§ **Raw data**
——

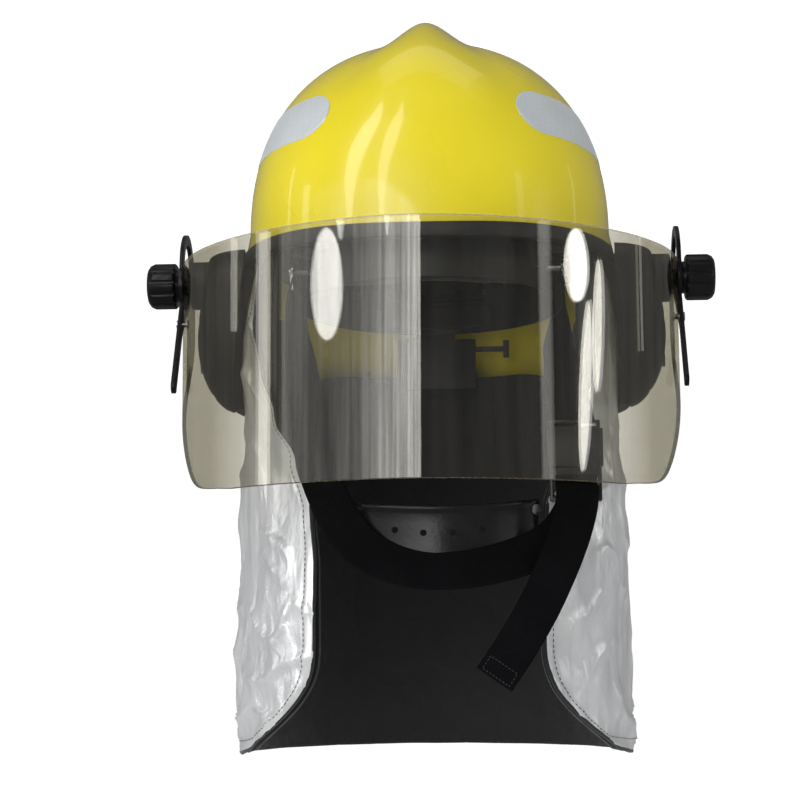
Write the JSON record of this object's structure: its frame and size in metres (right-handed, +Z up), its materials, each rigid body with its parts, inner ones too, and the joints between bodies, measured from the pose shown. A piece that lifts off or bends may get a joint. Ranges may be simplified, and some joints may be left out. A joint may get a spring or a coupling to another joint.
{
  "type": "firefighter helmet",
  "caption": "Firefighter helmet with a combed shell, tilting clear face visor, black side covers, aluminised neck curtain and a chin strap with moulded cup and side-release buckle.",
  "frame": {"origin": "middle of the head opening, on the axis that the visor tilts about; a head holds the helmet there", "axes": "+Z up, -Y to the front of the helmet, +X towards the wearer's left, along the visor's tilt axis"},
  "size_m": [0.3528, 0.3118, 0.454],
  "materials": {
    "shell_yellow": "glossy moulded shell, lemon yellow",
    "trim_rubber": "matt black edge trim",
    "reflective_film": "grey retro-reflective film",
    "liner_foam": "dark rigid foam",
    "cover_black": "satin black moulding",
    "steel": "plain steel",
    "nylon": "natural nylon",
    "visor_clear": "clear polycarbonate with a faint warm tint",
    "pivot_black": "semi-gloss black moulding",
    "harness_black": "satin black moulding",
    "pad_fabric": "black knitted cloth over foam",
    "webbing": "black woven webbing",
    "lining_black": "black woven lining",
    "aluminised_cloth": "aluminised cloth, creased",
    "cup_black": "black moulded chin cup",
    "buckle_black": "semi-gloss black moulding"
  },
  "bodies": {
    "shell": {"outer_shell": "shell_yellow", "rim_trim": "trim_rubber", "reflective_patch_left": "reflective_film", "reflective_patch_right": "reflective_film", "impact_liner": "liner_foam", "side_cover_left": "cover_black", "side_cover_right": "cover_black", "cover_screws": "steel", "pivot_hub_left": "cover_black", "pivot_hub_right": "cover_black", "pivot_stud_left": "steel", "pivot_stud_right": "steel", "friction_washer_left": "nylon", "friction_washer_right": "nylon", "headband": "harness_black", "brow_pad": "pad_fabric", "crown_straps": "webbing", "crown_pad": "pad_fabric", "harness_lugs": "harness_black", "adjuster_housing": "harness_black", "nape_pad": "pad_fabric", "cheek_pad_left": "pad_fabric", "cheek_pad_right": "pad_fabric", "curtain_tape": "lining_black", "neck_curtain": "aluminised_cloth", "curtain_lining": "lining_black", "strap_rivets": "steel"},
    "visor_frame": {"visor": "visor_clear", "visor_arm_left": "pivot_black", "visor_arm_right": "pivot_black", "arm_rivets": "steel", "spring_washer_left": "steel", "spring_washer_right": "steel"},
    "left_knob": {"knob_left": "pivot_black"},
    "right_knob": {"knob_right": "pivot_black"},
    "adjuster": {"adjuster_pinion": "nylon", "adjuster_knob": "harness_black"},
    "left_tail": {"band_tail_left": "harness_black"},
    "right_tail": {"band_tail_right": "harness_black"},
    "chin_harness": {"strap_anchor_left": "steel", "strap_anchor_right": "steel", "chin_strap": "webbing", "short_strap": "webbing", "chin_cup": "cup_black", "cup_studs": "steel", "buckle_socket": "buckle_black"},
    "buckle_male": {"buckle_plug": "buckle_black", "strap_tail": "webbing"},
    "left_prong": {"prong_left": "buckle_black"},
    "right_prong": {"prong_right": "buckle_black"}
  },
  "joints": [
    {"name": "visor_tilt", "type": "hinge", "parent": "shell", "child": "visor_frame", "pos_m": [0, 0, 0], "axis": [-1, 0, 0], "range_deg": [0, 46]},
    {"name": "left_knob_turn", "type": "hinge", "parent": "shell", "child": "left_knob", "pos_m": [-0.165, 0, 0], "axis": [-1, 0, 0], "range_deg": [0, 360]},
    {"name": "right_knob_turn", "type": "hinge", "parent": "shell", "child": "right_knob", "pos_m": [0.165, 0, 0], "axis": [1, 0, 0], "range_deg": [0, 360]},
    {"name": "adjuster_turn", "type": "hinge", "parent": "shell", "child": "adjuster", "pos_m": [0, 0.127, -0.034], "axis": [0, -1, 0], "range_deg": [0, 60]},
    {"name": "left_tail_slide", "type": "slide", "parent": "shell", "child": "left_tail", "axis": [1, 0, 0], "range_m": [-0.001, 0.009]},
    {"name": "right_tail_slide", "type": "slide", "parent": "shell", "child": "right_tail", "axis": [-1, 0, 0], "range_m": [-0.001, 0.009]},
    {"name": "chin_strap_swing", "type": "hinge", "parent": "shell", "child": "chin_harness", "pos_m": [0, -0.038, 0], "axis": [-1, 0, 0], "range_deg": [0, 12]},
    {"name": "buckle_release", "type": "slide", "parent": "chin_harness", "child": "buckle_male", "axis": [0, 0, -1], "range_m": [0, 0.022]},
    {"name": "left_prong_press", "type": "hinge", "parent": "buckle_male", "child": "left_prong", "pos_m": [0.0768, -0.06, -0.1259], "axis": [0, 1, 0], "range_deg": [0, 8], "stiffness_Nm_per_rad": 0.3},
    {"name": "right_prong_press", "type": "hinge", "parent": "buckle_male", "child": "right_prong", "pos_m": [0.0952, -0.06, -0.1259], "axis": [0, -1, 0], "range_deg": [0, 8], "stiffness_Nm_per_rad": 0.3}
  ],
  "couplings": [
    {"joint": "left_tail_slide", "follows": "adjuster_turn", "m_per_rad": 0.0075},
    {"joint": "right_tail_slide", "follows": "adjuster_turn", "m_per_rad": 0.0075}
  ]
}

——

§ **Exercise**
Write out each line of the data above again, exactly as given.

§ **Exercise result**
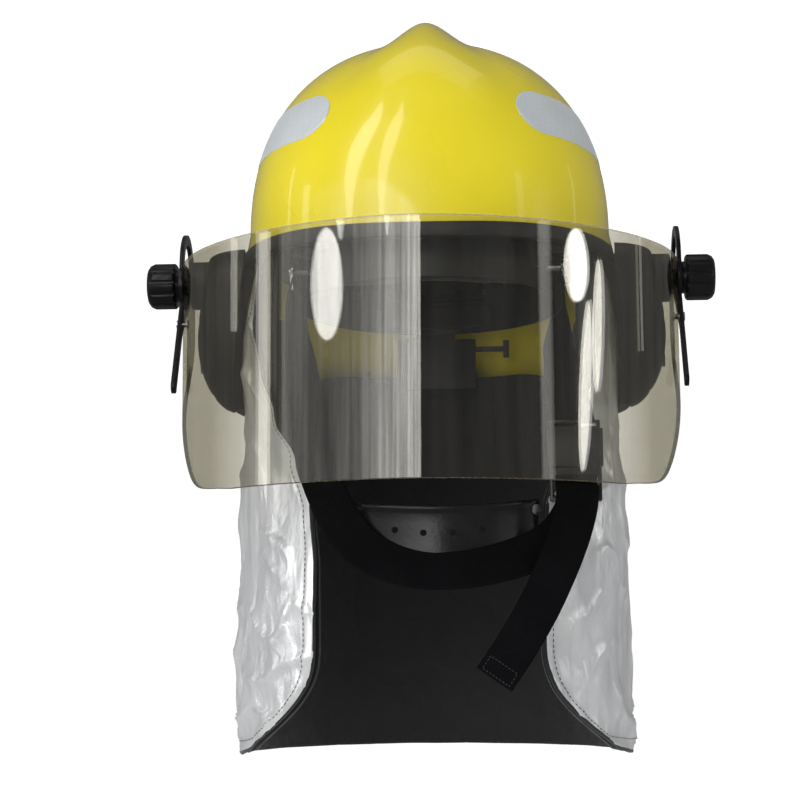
Write the JSON record of this object's structure: its frame and size in metres (right-handed, +Z up), its materials, each rigid body with its parts, inner ones too, and the joints between bodies, measured from the pose shown. A piece that lifts off or bends may get a joint. Ranges may be simplified, and some joints may be left out. A joint may get a spring or a coupling to another joint.
{
  "type": "firefighter helmet",
  "caption": "Firefighter helmet with a combed shell, tilting clear face visor, black side covers, aluminised neck curtain and a chin strap with moulded cup and side-release buckle.",
  "frame": {"origin": "middle of the head opening, on the axis that the visor tilts about; a head holds the helmet there", "axes": "+Z up, -Y to the front of the helmet, +X towards the wearer's left, along the visor's tilt axis"},
  "size_m": [0.3528, 0.3118, 0.454],
  "materials": {
    "shell_yellow": "glossy moulded shell, lemon yellow",
    "trim_rubber": "matt black edge trim",
    "reflective_film": "grey retro-reflective film",
    "liner_foam": "dark rigid foam",
    "cover_black": "satin black moulding",
    "steel": "plain steel",
    "nylon": "natural nylon",
    "visor_clear": "clear polycarbonate with a faint warm tint",
    "pivot_black": "semi-gloss black moulding",
    "harness_black": "satin black moulding",
    "pad_fabric": "black knitted cloth over foam",
    "webbing": "black woven webbing",
    "lining_black": "black woven lining",
    "aluminised_cloth": "aluminised cloth, creased",
    "cup_black": "black moulded chin cup",
    "buckle_black": "semi-gloss black moulding"
  },
  "bodies": {
    "shell": {"outer_shell": "shell_yellow", "rim_trim": "trim_rubber", "reflective_patch_left": "reflective_film", "reflective_patch_right": "reflective_film", "impact_liner": "liner_foam", "side_cover_left": "cover_black", "side_cover_right": "cover_black", "cover_screws": "steel", "pivot_hub_left": "cover_black", "pivot_hub_right": "cover_black", "pivot_stud_left": "steel", "pivot_stud_right": "steel", "friction_washer_left": "nylon", "friction_washer_right": "nylon", "headband": "harness_black", "brow_pad": "pad_fabric", "crown_straps": "webbing", "crown_pad": "pad_fabric", "harness_lugs": "harness_black", "adjuster_housing": "harness_black", "nape_pad": "pad_fabric", "cheek_pad_left": "pad_fabric", "cheek_pad_right": "pad_fabric", "curtain_tape": "lining_black", "neck_curtain": "aluminised_cloth", "curtain_lining": "lining_black", "strap_rivets": "steel"},
    "visor_frame": {"visor": "visor_clear", "visor_arm_left": "pivot_black", "visor_arm_right": "pivot_black", "arm_rivets": "steel", "spring_washer_left": "steel", "spring_washer_right": "steel"},
    "left_knob": {"knob_left": "pivot_black"},
    "right_knob": {"knob_right": "pivot_black"},
    "adjuster": {"adjuster_pinion": "nylon", "adjuster_knob": "harness_black"},
    "left_tail": {"band_tail_left": "harness_black"},
    "right_tail": {"band_tail_right": "harness_black"},
    "chin_harness": {"strap_anchor_left": "steel", "strap_anchor_right": "steel", "chin_strap": "webbing", "short_strap": "webbing", "chin_cup": "cup_black", "cup_studs": "steel", "buckle_socket": "buckle_black"},
    "buckle_male": {"buckle_plug": "buckle_black", "strap_tail": "webbing"},
    "left_prong": {"prong_left": "buckle_black"},
    "right_prong": {"prong_right": "buckle_black"}
  },
  "joints": [
    {"name": "visor_tilt", "type": "hinge", "parent": "shell", "child": "visor_frame", "pos_m": [0, 0, 0], "axis": [-1, 0, 0], "range_deg": [0, 46]},
    {"name": "left_knob_turn", "type": "hinge", "parent": "shell", "child": "left_knob", "pos_m": [-0.165, 0, 0], "axis": [-1, 0, 0], "range_deg": [0, 360]},
    {"name": "right_knob_turn", "type": "hinge", "parent": "shell", "child": "right_knob", "pos_m": [0.165, 0, 0], "axis": [1, 0, 0], "range_deg": [0, 360]},
    {"name": "adjuster_turn", "type": "hinge", "parent": "shell", "child": "adjuster", "pos_m": [0, 0.127, -0.034], "axis": [0, -1, 0], "range_deg": [0, 60]},
    {"name": "left_tail_slide", "type": "slide", "parent": "shell", "child": "left_tail", "axis": [1, 0, 0], "range_m": [-0.001, 0.009]},
    {"name": "right_tail_slide", "type": "slide", "parent": "shell", "child": "right_tail", "axis": [-1, 0, 0], "range_m": [-0.001, 0.009]},
    {"name": "chin_strap_swing", "type": "hinge", "parent": "shell", "child": "chin_harness", "pos_m": [0, -0.038, 0], "axis": [-1, 0, 0], "range_deg": [0, 12]},
    {"name": "buckle_release", "type": "slide", "parent": "chin_harness", "child": "buckle_male", "axis": [0, 0, -1], "range_m": [0, 0.022]},
    {"name": "left_prong_press", "type": "hinge", "parent": "buckle_male", "child": "left_prong", "pos_m": [0.0768, -0.06, -0.1259], "axis": [0, 1, 0], "range_deg": [0, 8], "stiffness_Nm_per_rad": 0.3},
    {"name": "right_prong_press", "type": "hinge", "parent": "buckle_male", "child": "right_prong", "pos_m": [0.0952, -0.06, -0.1259], "axis": [0, -1, 0], "range_deg": [0, 8], "stiffness_Nm_per_rad": 0.3}
  ],
  "couplings": [
    {"joint": "left_tail_slide", "follows": "adjuster_turn", "m_per_rad": 0.0075},
    {"joint": "right_tail_slide", "follows": "adjuster_turn", "m_per_rad": 0.0075}
  ]
}